Immutability you can demonstrate with a failed write beats immutability you assert in a compliance document.

Put the rule where the data lives

The mechanical fix is small: a trigger on the messages table that fires before UPDATE and DELETE and rejects the statement. Not a soft-delete convention, not an ORM guard, a database object that turns mutation into an error. Once it exists, the immutability claim changes category. It is no longer a description of how the application behaves; it is a property of the substrate the application runs on. An engineer under deadline pressure does not get a different answer than an attacker with a stolen connection string: the write fails.

The demo is the best part. When a security review asks about log integrity, the answer is a live session: run an UPDATE against a message row as the application role, watch the database refuse it, read the error. That sixty-second demonstration ends a line of questioning that a policy document can only prolong. It is the difference between 'we promise' and 'we can't.'

The whitelist, or why purity fails

A naive version of this rule breaks production in a week, because a few columns on a message row legitimately change after the row is written. A WhatsApp message gets delivered, then read: its delivery status advances. A moderation review flags a message after the fact. These are annotations about the message's lifecycle, not revisions of what was said. The trigger has to draw exactly that line: the content columns (text, speaker, timestamps, the evidence trail) are frozen forever, while a short, explicit whitelist of operational columns stays writable. The whitelist is the design; it forces the schema to be honest about which fields are record and which are state, and every column added to it is a decision someone has to defend in review.

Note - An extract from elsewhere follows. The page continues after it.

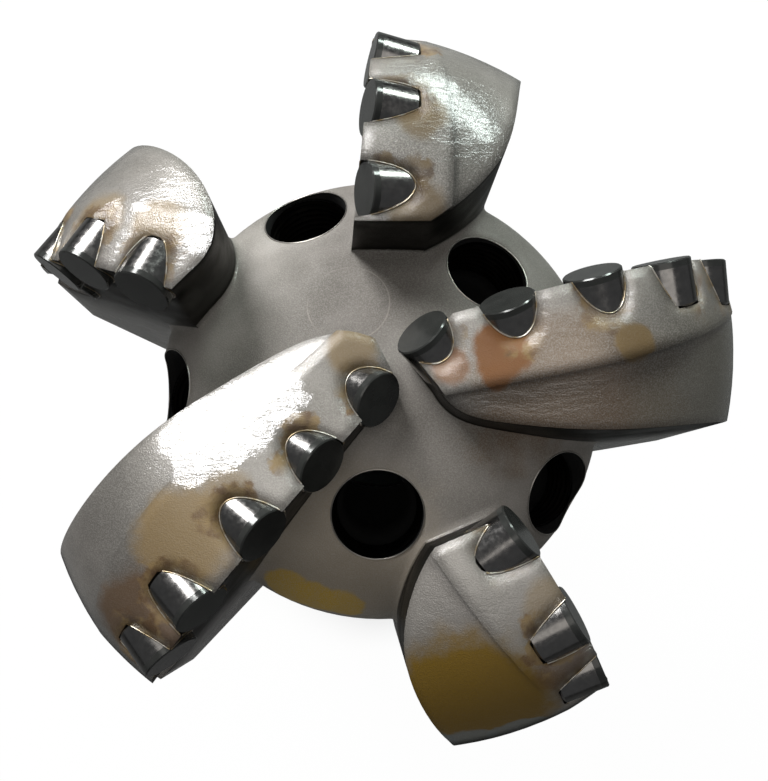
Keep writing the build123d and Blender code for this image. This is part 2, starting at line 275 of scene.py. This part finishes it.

The other escape hatch that has to exist is lawful correction: a data-subject erasure request under GDPR-style law is a legitimate reason for message content to change (redaction is a write). This does not go through the application role. It goes through a separate administrative role that bypasses the trigger, is not reachable from the application's connection pool, and whose every use is itself logged. The result is a two-tier truth: the application physically cannot edit history, and the rare administrative edit leaves its own history behind.

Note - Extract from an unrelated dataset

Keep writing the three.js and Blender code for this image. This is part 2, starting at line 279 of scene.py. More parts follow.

Why this matters more for AI than it did before

Append-only logs are an old idea. What changed is who writes the log and what rides on it. When the speaker is an AI agent, the transcript is not just a customer-service record; it is the input to every quality system downstream. Per-turn graders re-read it to catch hallucinations. Replay testing re-runs it to validate prompt changes. Disputes about what the agent promised are settled from it. If the transcript can drift, every one of those systems inherits the drift, and a vendor grading its own mutable homework is not producing evidence, it is producing marketing. Freeze the transcript and the whole tower above it (grading, replay, audit, dispute) stands on rock.

The one-line test

If a vendor tells you their conversation logs are immutable, ask them the layer: 'Show me what happens when your own application code tries to update a message row.' The strong answer is an error message and the DDL of the trigger that produced it. The weak answer is a description of code review practices. Both vendors will pass your procurement questionnaire, because the questionnaire asks whether logs are immutable and both will say yes. Only one of them has made the yes physical.